[Records contained in a dataset]
-------------------------
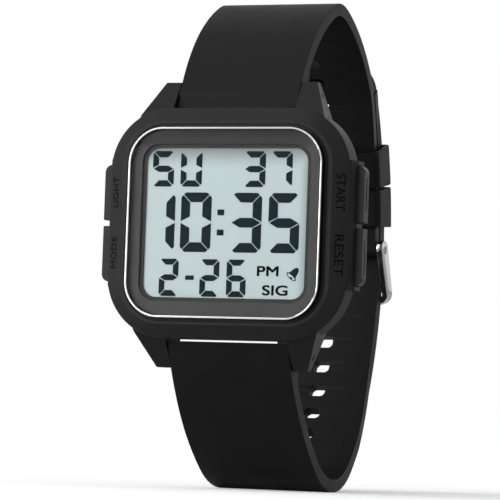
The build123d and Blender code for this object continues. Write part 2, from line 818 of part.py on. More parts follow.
buzzer_spring_length = body_back_depth - piezo_thickness - board_back_depth - 3 * buzzer_spring_wire
with BuildPart() as buzzer_spring:
    coil((piezo_offset_x - buzzer_spring_across,
          depth_to_y(board_back_depth + 3 * buzzer_spring_wire / 2), -buzzer_spring_down),
         (0, 1, 0), buzzer_spring_radius, buzzer_spring_wire, buzzer_spring_length,
         buzzer_spring_turns)
save(buzzer_spring, "buzzer_spring")

# Case back plate with counterbored screw holes
with BuildPart() as case_back:
    with BuildSketch(level(case_thickness)):
        RectangleRounded(plate_width, plate_height, plate_radius)
    extrude(amount=case_thickness - body_back_depth)
    chamfer(case_back.faces().sort_by(Axis.Y)[-1].edges(), length=plate_edge_chamfer)
    with BuildSketch(level(case_thickness)):
        with GridLocations(case_screw_pitch_x, case_screw_pitch_z, 2, 2):
            Circle(case_screw_hole_radius)
    extrude(amount=case_thickness - body_back_depth, mode=Mode.SUBTRACT)
    with BuildSketch(level(case_thickness)):
        with GridLocations(case_screw_pitch_x, case_screw_pitch_z, 2, 2):
            Circle(case_screw_head_radius + case_screw_head_gap)
    extrude(amount=case_screw_head_height, mode=Mode.SUBTRACT)
save(case_back, "case_back")

# Four case screws
with BuildPart() as case_screws:
    with BuildSketch(level(case_thickness)):
        with GridLocations(case_screw_pitch_x, case_screw_pitch_z, 2, 2):
            Circle(case_screw_head_radius)
    extrude(amount=case_screw_head_height)
    with BuildSketch(level(case_thickness)):
        with GridLocations(case_screw_pitch_x, case_screw_pitch_z, 2, 2):
            Circle(case_screw_radius)
    extrude(amount=case_screw_length)
    with BuildSketch(level(case_thickness)):
        with GridLocations(case_screw_pitch_x, case_screw_pitch_z, 2, 2):
            Rectangle(2 * case_screw_head_radius, case_screw_slot_width)
            Rectangle(case_screw_slot_width, 2 * case_screw_head_radius)
    extrude(amount=case_screw_slot_depth, mode=Mode.SUBTRACT)
save(case_screws, "case_screws")

# Seal ring in its groove behind the case back
with BuildPart() as case_back_seal:
    with BuildSketch(level(body_back_depth)):
        RectangleRounded(seal_width + seal_groove_width - 2 * seal_fit,
                         seal_height + seal_groove_width - 2 * seal_fit,
                         seal_radius + seal_groove_width / 2 - seal_fit)
        RectangleRounded(seal_width - seal_groove_width + 2 * seal_fit,
                         seal_height - seal_groove_width + 2 * seal_fit,
                         seal_radius - seal_groove_width / 2 + seal_fit, mode=Mode.SUBTRACT)
    extrude(amount=seal_groove_depth - seal_fit)
save(case_back_seal, "case_back_seal")

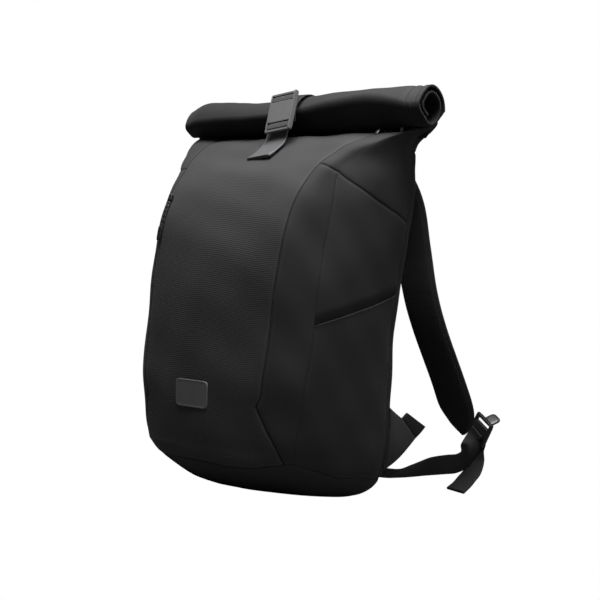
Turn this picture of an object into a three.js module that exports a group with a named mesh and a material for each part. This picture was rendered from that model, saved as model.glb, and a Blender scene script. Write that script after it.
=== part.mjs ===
// Rolltop backpack standing on its base, straps hanging behind it.
// Millimetres. +Z is up, +Y points out of the back panel, +X is the side on the right when the front
// panel is looked at. The origin is the middle of the flat underside.
import * as THREE from 'three';
import { mergeVertices } from 'three/addons/utils/BufferGeometryUtils.js';

// Body
const BODY_HEIGHT = 412;
const HALF_WIDTH = 150;
const BODY_DEPTH = 175;
const BACK_PLANE = 82;
const WALL = 2;
const BACK_PADDING = 8;
const SEAM_GAP = 0.5;
const PIECE_GAP = 0.3;

// Side pockets
const POCKET_ROOM = 9;
const POCKET_LIP = 1.6;

// Rolled top
const ROLL_RADIUS = 27;
const ROLL_PITCH = 7;
const ROLL_TURNS = 1.7;
const ROLL_LENGTH = 372;
const ROLL_MIDDLE_X = 6;
const ROLL_SHEET = 3;
const ROLL_CENTRE_Y = 41;
const ROLL_CLEARANCE = 1.8;
const ROLL_LOWEST_TURN = 0.72;

// Closure
const CLOSURE_WIDTH = 38;
const CLOSURE_THICK = 2;
const BUCKLE_WIDTH = 43;
const BUCKLE_HEIGHT = 48;
const BUCKLE_THICK = 4;
const BUCKLE_SLOT = 6;
const BUCKLE_BAR = 5;
const BUCKLE_CORNER = 2;
const BUCKLE_RAIL = 2.7;
const CLOSURE_DROP = 12;
const STRAP_OFF = 1.5;
const REST_OFF = 2 * PIECE_GAP;
const TAIL_HEM = 3.2;

// Where the closure strap touches: turns of the roll in degrees, then levels of the yoke. The tail starts
// above the drop's end and rests on the front panel at its own levels; between them it hangs at shares of
// the way out to the panel and down to it.
const STRAP_TURNS = [180, 155, 130, 105, 80, 55, 30, 5];
const STRAP_LEVELS = [0.975, 0.945, 0.91];
const TAIL_HANG = [{ out: 0, down: 0 }, { out: 0, down: 0.31 }, { out: 0.17, down: 0.51 },
  { out: 0.58, down: 0.74 }];
const TAIL_REST = [{ level: 0.925, thick: CLOSURE_THICK }, { level: 0.913, thick: TAIL_HEM },
  { level: 0.905, thick: TAIL_HEM }];

// Label
const LABEL_WIDTH = 50;
const LABEL_HEIGHT = 30;
const LABEL_THICK = 1.4;
const LABEL_CORNER = 4;
const LABEL_LEVEL = 0.245;
const LABEL_ROWS = [-1, -0.96, -0.87, -0.7, 0, 0.7, 0.87, 0.96, 1];

// Carrying straps
const PAD_WIDTH = 64;
const PAD_THICK = 12;
const WEBBING_WIDTH = 25;
const WEBBING_THICK = 1.8;
const LOCK_LENGTH = 34;
const LOCK_WIDTH = 33;
const LOCK_THICK = 5;
const LOCK_SLOT = 5;
const LOCK_BAR = 4;
const LOCK_CORNER = 3;
const WING_THICK = 3;

// Zip pulls
const PULL_THICK = 2.4;

// The left front corner of the foot is drawn in further, because the bag stands unevenly filled
const TUCK_LEVEL = 0.1;
const TUCK_WIDTH = 0.2;
const TUCK_DEPTH = 18;

// Places of the guide lines round half a section, from the middle of the front to the middle of the back
const GUIDE = { front: 0, quarter: 0.5, seam: 1, ridge: 1.45, side: 2, edge: 2.55, corner: 2.67, turn: 2.78,
  back: 3.5, spine: 4.15 };
const BACK_INNER = 3.1;
const BACK_NEAR_SPINE = 3.8;

// Guide points that follow from their neighbours, as shares: the quarter point between the middle and the
// seam, and the three points that round the back corner off from the edge to the flat of the back
const QUARTER = { x: 0.5, y: 0.25 };
const BACK_CORNER = { cornerX: 0.22, cornerY: 0.72, turnX: 0.86, backX: 0.45 };

// Sections of the body. level is a share of BODY_HEIGHT. Each x is a share of HALF_WIDTH, and each y the
// share of BODY_DEPTH that it lies in front of the back plane.
const SECTIONS = [
  { level: 0, frontY: 0.657, seamX: 0.333, seamY: 0.629, ridgeX: 0.573, ridgeY: 0.503, sideX: 0.72,
    sideY: 0.326, edgeX: 0.747, edgeY: 0.137, backY: 0.069 },
  { level: 0.01, frontY: 0.743, seamX: 0.387, seamY: 0.697, ridgeX: 0.627, ridgeY: 0.56, sideX: 0.78,
    sideY: 0.354, edgeX: 0.82, edgeY: 0.114, backY: 0.034 },
  { level: 0.032, frontY: 0.834, seamX: 0.453, seamY: 0.766, ridgeX: 0.673, ridgeY: 0.623, sideX: 0.847,
    sideY: 0.377, edgeX: 0.907, edgeY: 0.097, backY: 0.017 },
  { level: 0.066, frontY: 0.909, seamX: 0.533, seamY: 0.829, ridgeX: 0.713, ridgeY: 0.686, sideX: 0.913,
    sideY: 0.4, edgeX: 0.973, edgeY: 0.091, backY: 0.006 },
  { level: 0.121, frontY: 0.943, seamX: 0.593, seamY: 0.849, ridgeX: 0.773, ridgeY: 0.717, sideX: 0.953,
    sideY: 0.406, edgeX: 1.007, edgeY: 0.091, backY: 0 },
  { level: 0.206, frontY: 0.974, seamX: 0.62, seamY: 0.88, ridgeX: 0.82, ridgeY: 0.726, sideX: 0.973,
    sideY: 0.411, edgeX: 1.007, edgeY: 0.091, backY: 0 },
  { level: 0.279, frontY: 0.991, seamX: 0.633, seamY: 0.906, ridgeX: 0.847, ridgeY: 0.743, sideX: 0.98,
    sideY: 0.411, edgeX: 0.993, edgeY: 0.091, backY: 0 },
  { level: 0.388, frontY: 0.991, seamX: 0.65, seamY: 0.897, ridgeX: 0.863, ridgeY: 0.726, sideX: 0.983,
    sideY: 0.411, edgeX: 0.98, edgeY: 0.091, backY: 0 },
  { level: 0.522, frontY: 0.986, seamX: 0.667, seamY: 0.894, ridgeX: 0.867, ridgeY: 0.723, sideX: 0.987,
    sideY: 0.411, edgeX: 0.98, edgeY: 0.091, backY: 0 },
  { level: 0.68, frontY: 0.934, seamX: 0.673, seamY: 0.88, ridgeX: 0.86, ridgeY: 0.686, sideX: 0.987,
    sideY: 0.4, edgeX: 1.013, edgeY: 0.091, backY: -0.006 },
  { level: 0.777, frontY: 0.846, seamX: 0.68, seamY: 0.817, ridgeX: 0.853, ridgeY: 0.646, sideX: 0.987,
    sideY: 0.383, edgeX: 1.033, edgeY: 0.086, backY: -0.017 },
  { level: 0.854, frontY: 0.729, seamX: 0.707, seamY: 0.706, ridgeX: 0.827, ridgeY: 0.6, sideX: 0.993,
    sideY: 0.354, edgeX: 1.04, edgeY: 0.08, backY: -0.017 },
  { level: 0.913, frontY: 0.546, seamX: 0.753, seamY: 0.569, ridgeX: 0.893, ridgeY: 0.474, sideX: 1.013,
    sideY: 0.286, edgeX: 1.033, edgeY: 0.086, backY: -0.006 },
  { level: 0.951, frontY: 0.434, seamX: 0.8, seamY: 0.455, ridgeX: 0.98, ridgeY: 0.4, sideX: 1.06,
    sideY: 0.24, edgeX: 1.05, edgeY: 0.091, backY: 0.017 },
  { level: 0.981, frontY: 0.32, seamX: 0.84, seamY: 0.314, ridgeX: 1.05, ridgeY: 0.286, sideX: 1.12,
    sideY: 0.211, edgeX: 1.12, edgeY: 0.103, backY: 0.046 },
  { level: 1, frontY: 0.143, seamX: 0.92, seamY: 0.143, ridgeX: 1.12, ridgeY: 0.143, sideX: 1.22,
    sideY: 0.137, edgeX: 1.253, edgeY: 0.123, backY: 0.091 },
];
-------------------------
Take every line that includes the string "this" and copy it.

◆ Correct result:
The build123d and Blender code for this object continues. Write part 2, from line 818 of part.py on. More parts follow.
Turn this picture of an object into a three.js module that exports a group with a named mesh and a material for each part. This picture was rendered from that model, saved as model.glb, and a Blender scene script. Write that script after it.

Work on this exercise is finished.